I wish my buddies would weigh in on this as I'm very interested to hear their takes on all of this. I'm not sure that it'd entirely interest them, it's probably a conversation to be had over a few beers. Though I'm worried their response might me "Meh" and then more of the same buzzing, whirring and clicking they've been making about WoW since last December!

None the less, I'd like to know about the company that was contracted to write the DRM stuff. They certainly smell like the kind of organisation that talks big when it comes to things like security, but could they possibly be a bunch of hacks who have made some horrible design mistakes.

The opportunity to participate in DRM solutions for a company like Sony is on that would need to be dealt with in a careful and considered process. You're not just creating some pretty little apps to run on some 14 year old's 'putey, you're participating in a large scale corportate effort to control the replication and consumption of digital content.

You'd have better put your thinking caps on and had a good hard thing about what you're about to embark on.

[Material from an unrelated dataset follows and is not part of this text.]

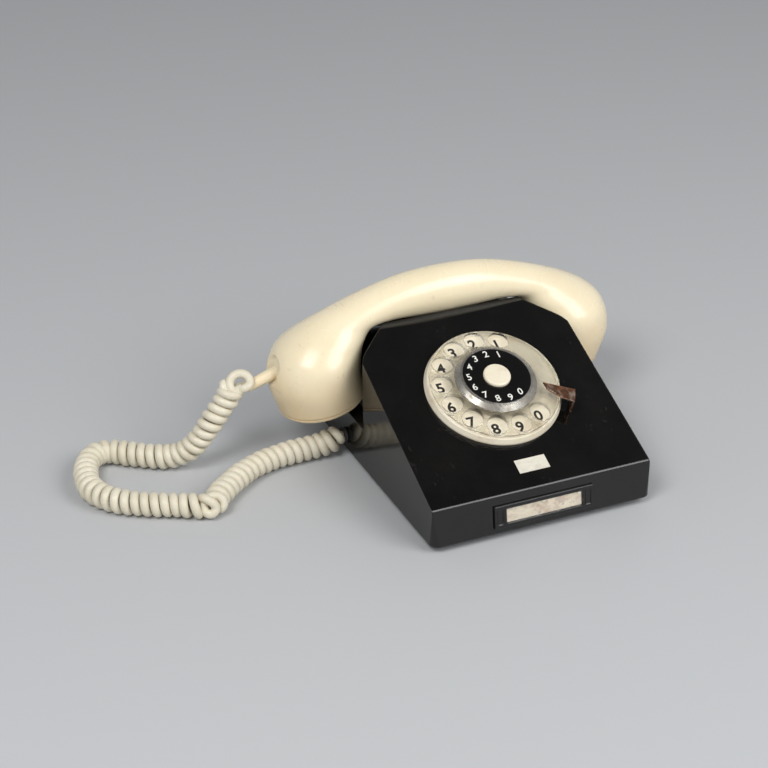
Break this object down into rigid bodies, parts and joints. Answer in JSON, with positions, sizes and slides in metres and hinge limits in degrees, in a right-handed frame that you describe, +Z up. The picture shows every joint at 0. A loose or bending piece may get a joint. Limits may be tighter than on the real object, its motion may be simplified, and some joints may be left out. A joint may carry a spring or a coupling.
{
  "type": "rotary dial telephone",
  "caption": "Desk telephone with a rotary dial: black wedge-shaped shell, lift-off ivory handset across the top, curly cord, inner ringer, dial works and hook switch.",
  "frame": {"origin": "on the table, under the middle of the telephone without its cord", "axes": "+Z up, +Y from the front edge to the back, +X to the user's right; the handset lies along X"},
  "size_m": [0.3303, 0.1729, 0.101],
  "materials": {
    "black_plastic": "polished, with fine scratches",
    "black_plate": "matt moulded",
    "rubber": "matt",
    "steel": "plated",
    "card": "stained card",
    "sticker": "plain worn paper",
    "clear_window": "clear, scratched",
    "clear_wheel": "clear, yellowed",
    "ivory_plastic": "polished, yellowed with age",
    "cream_plastic": "satin",
    "hub_metal": "dulled",
    "stop_copper": "worn brown plating",
    "brass": "tarnished",
    "brown_board": "phenolic",
    "coil_enamel": "enamelled wire",
    "foil": "waxed foil",
    "cord_plastic": "satin, aged"
  },
  "bodies": {
    "base": {"housing": "black_plastic", "base_plate": "black_plate", "rubber_feet": "rubber", "base_screws": "steel", "label_frame": "black_plastic", "label_card": "card", "label_window": "clear_window", "deck_sticker": "sticker", "number_ring": "cream_plastic", "finger_stop": "stop_copper", "dial_frame": "steel", "return_spring": "steel", "governor_cup": "steel", "pulse_contacts": "brass", "circuit_board": "brown_board", "board_posts": "steel", "speech_transformer": "coil_enamel", "capacitor": "foil", "terminal_block": "brown_board", "terminal_screws": "steel", "ringer_frame": "steel", "gong_left": "brass", "gong_right": "brass", "gong_screws": "steel", "ringer_coils": "coil_enamel", "ringer_core": "steel", "clapper_pin": "steel", "hook_bracket": "steel", "hook_pin": "steel", "cord_grommet": "rubber", "line_gland": "rubber", "cord_coil": "cord_plastic", "cord_tail_base": "cord_plastic"},
    "handset": {"handset_shell": "ivory_plastic", "mouth_cap": "ivory_plastic", "ear_cap": "ivory_plastic", "microphone": "steel", "receiver": "brown_board", "cord_sleeve": "ivory_plastic", "cord_tail_handset": "cord_plastic"},
    "dial": {"finger_wheel": "clear_wheel", "hub_ring": "hub_metal", "number_disc": "black_plastic", "centre_cap": "cream_plastic", "dial_shaft": "brass", "main_gear": "brass"},
    "pulse_wheel": {"pulse_wheel": "brown_board"},
    "governor": {"governor": "brass"},
    "plungers": {"plunger_left": "black_plastic", "plunger_right": "black_plastic", "plunger_bar": "steel"},
    "hook_lever": {"hook_lever": "steel"},
    "clapper": {"clapper": "steel"}
  },
  "joints": [
    {"name": "handset_lift", "type": "slide", "parent": "base", "child": "handset", "axis": [0, 0, 1], "range_m": [0, 0.12]},
    {"name": "dial_spin", "type": "hinge", "parent": "base", "child": "dial", "pos_m": [0, -0.01758, 0.05381], "axis": [0, -0.3987, 0.9171], "range_deg": [-320, 0], "stiffness_Nm_per_rad": 0.004, "springref_deg": 57.3},
    {"name": "clapper_swing", "type": "hinge", "parent": "base", "child": "clapper", "pos_m": [0, 0.026, 0.0162], "axis": [0, 0, 1], "range_deg": [-3.5, 3.5], "stiffness_Nm_per_rad": 0.002},
    {"name": "plunger_rise", "type": "slide", "parent": "base", "child": "plungers", "axis": [0, 0, 1], "range_m": [0, 0.005]},
    {"name": "hook_lever_turn", "type": "hinge", "parent": "base", "child": "hook_lever", "pos_m": [0, 0.063, 0.0405], "axis": [-1, 0, 0], "range_deg": [0, 18]},
    {"name": "pulse_wheel_spin", "type": "hinge", "parent": "base", "child": "pulse_wheel", "pos_m": [0, -0.03097, 0.04799], "axis": [0, -0.3987, 0.9171], "range_deg": [0, 1152]},
    {"name": "governor_spin", "type": "hinge", "parent": "base", "child": "governor", "pos_m": [0.0224, -0.03097, 0.04799], "axis": [0, -0.3987, 0.9171], "range_deg": [-2880, 0]}
  ],
  "couplings": [
    {"joint": "plunger_rise", "follows": "handset_lift", "ratio": 0.041666},
    {"joint": "hook_lever_turn", "follows": "handset_lift", "rad_per_m": 2.6179},
    {"joint": "pulse_wheel_spin", "follows": "dial_spin", "ratio": -3.6},
    {"joint": "governor_spin", "follows": "dial_spin", "ratio": 9}
  ]
}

Unfortunately, as demonstrated by Mark at SysInternals (a newly discovered blog, nice one) there doesn't seem to have been a great deal of forethought put into this project. None the less, I still call upon someone, anyone to write a case study, many case studies possibly, which deal with the design mistakes, the business communication response from First 4 Internet and the big fish; Sony's thinking behind engaging some backwater development company to solve one of their most pressing problems: DRM.

Comments

  1. Jon Eaves
    8 November 2005

    My comments. I will never buy any media that requires me to install software to use it. Full stop. End of story.

    I don't rip stuff I don't own. Therefore Sony gets none of my cash.

    It is a great article, but sadly shows how crap most programmers are (and what a genius Mark is).